Exercise prompt: Copy out all the data, word for word.

Dataset content:
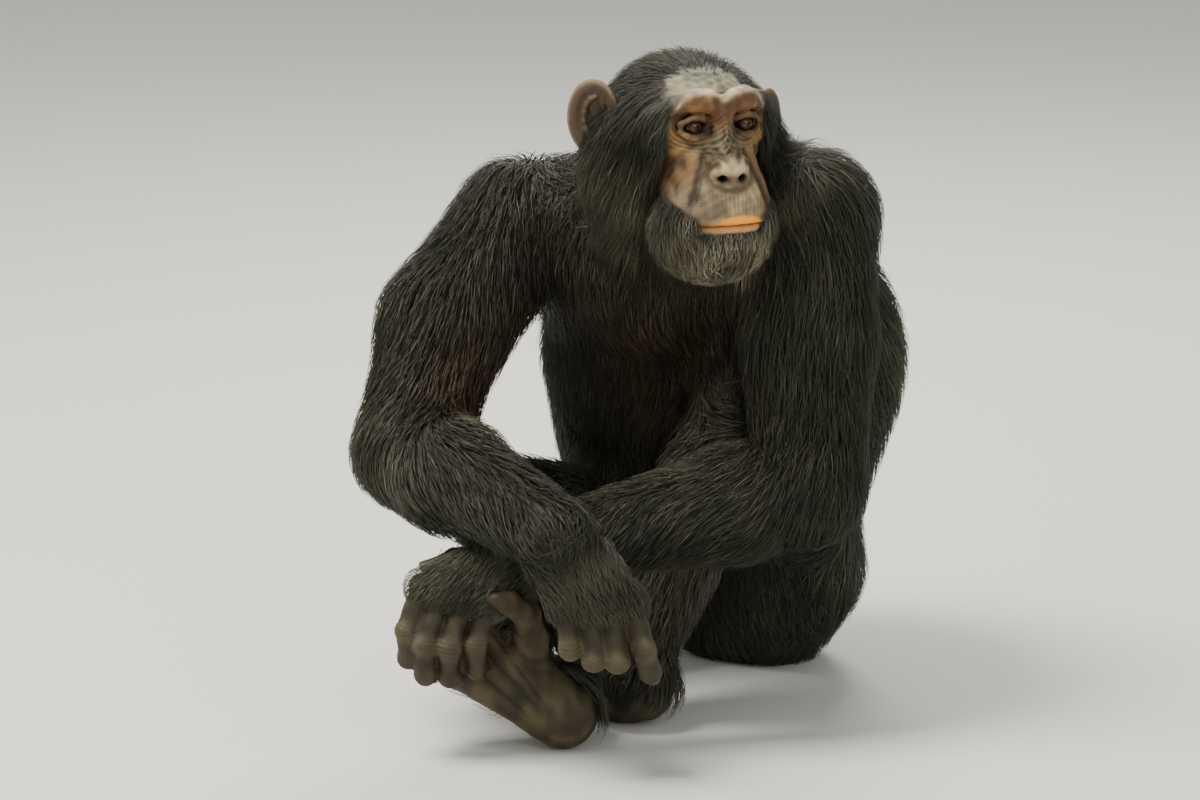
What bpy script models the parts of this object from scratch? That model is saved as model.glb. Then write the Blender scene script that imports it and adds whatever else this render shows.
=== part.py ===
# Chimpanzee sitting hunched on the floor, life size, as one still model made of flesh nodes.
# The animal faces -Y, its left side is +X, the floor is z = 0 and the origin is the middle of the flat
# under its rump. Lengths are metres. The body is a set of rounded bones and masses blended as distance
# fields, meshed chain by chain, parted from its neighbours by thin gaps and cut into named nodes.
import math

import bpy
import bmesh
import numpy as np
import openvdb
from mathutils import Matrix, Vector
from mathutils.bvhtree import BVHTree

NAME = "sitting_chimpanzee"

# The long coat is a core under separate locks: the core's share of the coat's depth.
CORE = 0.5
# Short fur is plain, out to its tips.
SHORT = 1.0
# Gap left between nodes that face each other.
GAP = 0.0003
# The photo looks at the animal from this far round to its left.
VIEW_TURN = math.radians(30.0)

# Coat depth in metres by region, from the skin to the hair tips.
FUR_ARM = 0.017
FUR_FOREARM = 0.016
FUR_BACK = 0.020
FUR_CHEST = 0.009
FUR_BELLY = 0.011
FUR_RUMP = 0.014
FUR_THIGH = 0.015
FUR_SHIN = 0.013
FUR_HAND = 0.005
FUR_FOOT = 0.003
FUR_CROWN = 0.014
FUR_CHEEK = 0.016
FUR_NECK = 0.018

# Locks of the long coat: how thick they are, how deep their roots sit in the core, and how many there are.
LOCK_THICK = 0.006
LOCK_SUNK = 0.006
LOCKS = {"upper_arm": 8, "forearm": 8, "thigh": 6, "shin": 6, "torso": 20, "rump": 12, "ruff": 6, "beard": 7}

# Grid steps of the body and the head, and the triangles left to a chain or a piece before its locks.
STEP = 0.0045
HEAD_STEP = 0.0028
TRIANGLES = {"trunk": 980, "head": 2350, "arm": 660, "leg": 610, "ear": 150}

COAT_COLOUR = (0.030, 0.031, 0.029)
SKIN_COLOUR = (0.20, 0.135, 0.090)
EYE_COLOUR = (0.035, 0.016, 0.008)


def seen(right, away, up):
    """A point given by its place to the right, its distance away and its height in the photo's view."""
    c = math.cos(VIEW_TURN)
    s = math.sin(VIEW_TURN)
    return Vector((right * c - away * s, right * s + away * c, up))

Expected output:
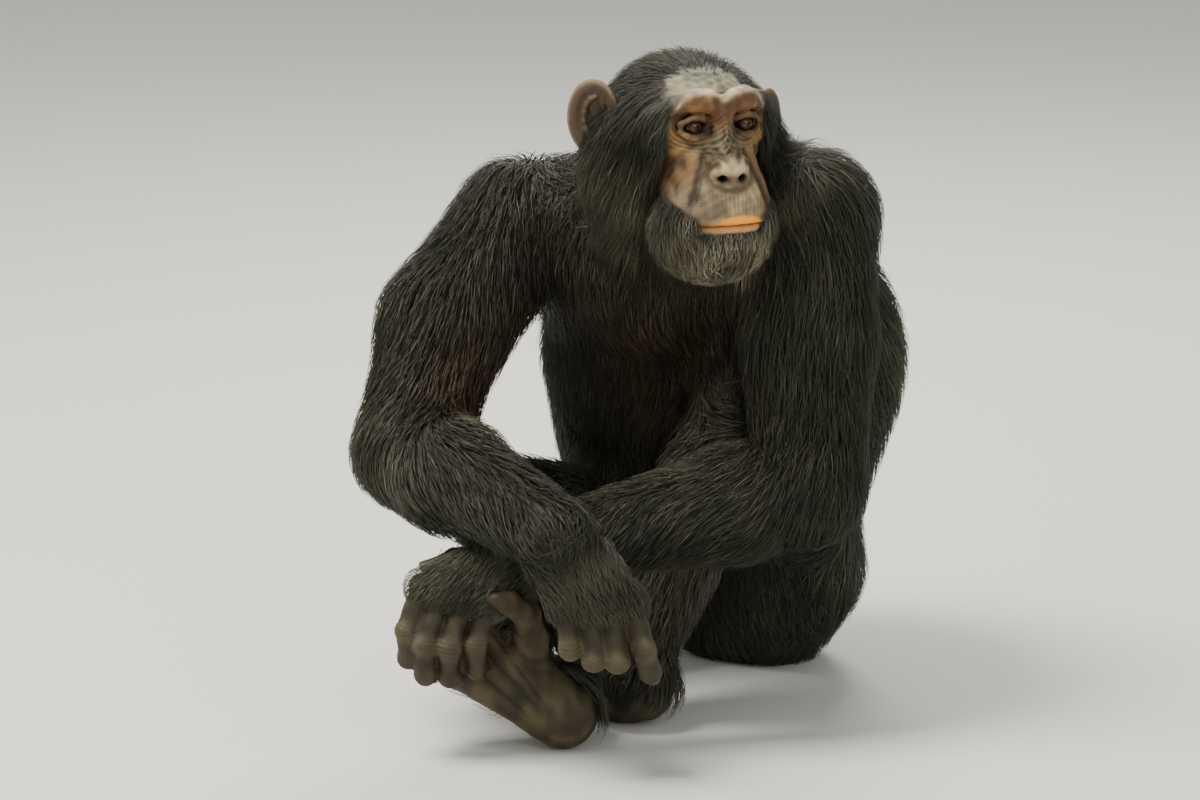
What bpy script models the parts of this object from scratch? That model is saved as model.glb. Then write the Blender scene script that imports it and adds whatever else this render shows.
=== part.py ===
# Chimpanzee sitting hunched on the floor, life size, as one still model made of flesh nodes.
# The animal faces -Y, its left side is +X, the floor is z = 0 and the origin is the middle of the flat
# under its rump. Lengths are metres. The body is a set of rounded bones and masses blended as distance
# fields, meshed chain by chain, parted from its neighbours by thin gaps and cut into named nodes.
import math

import bpy
import bmesh
import numpy as np
import openvdb
from mathutils import Matrix, Vector
from mathutils.bvhtree import BVHTree

NAME = "sitting_chimpanzee"

# The long coat is a core under separate locks: the core's share of the coat's depth.
CORE = 0.5
# Short fur is plain, out to its tips.
SHORT = 1.0
# Gap left between nodes that face each other.
GAP = 0.0003
# The photo looks at the animal from this far round to its left.
VIEW_TURN = math.radians(30.0)

# Coat depth in metres by region, from the skin to the hair tips.
FUR_ARM = 0.017
FUR_FOREARM = 0.016
FUR_BACK = 0.020
FUR_CHEST = 0.009
FUR_BELLY = 0.011
FUR_RUMP = 0.014
FUR_THIGH = 0.015
FUR_SHIN = 0.013
FUR_HAND = 0.005
FUR_FOOT = 0.003
FUR_CROWN = 0.014
FUR_CHEEK = 0.016
FUR_NECK = 0.018

# Locks of the long coat: how thick they are, how deep their roots sit in the core, and how many there are.
LOCK_THICK = 0.006
LOCK_SUNK = 0.006
LOCKS = {"upper_arm": 8, "forearm": 8, "thigh": 6, "shin": 6, "torso": 20, "rump": 12, "ruff": 6, "beard": 7}

# Grid steps of the body and the head, and the triangles left to a chain or a piece before its locks.
STEP = 0.0045
HEAD_STEP = 0.0028
TRIANGLES = {"trunk": 980, "head": 2350, "arm": 660, "leg": 610, "ear": 150}

COAT_COLOUR = (0.030, 0.031, 0.029)
SKIN_COLOUR = (0.20, 0.135, 0.090)
EYE_COLOUR = (0.035, 0.016, 0.008)


def seen(right, away, up):
    """A point given by its place to the right, its distance away and its height in the photo's view."""
    c = math.cos(VIEW_TURN)
    s = math.sin(VIEW_TURN)
    return Vector((right * c - away * s, right * s + away * c, up))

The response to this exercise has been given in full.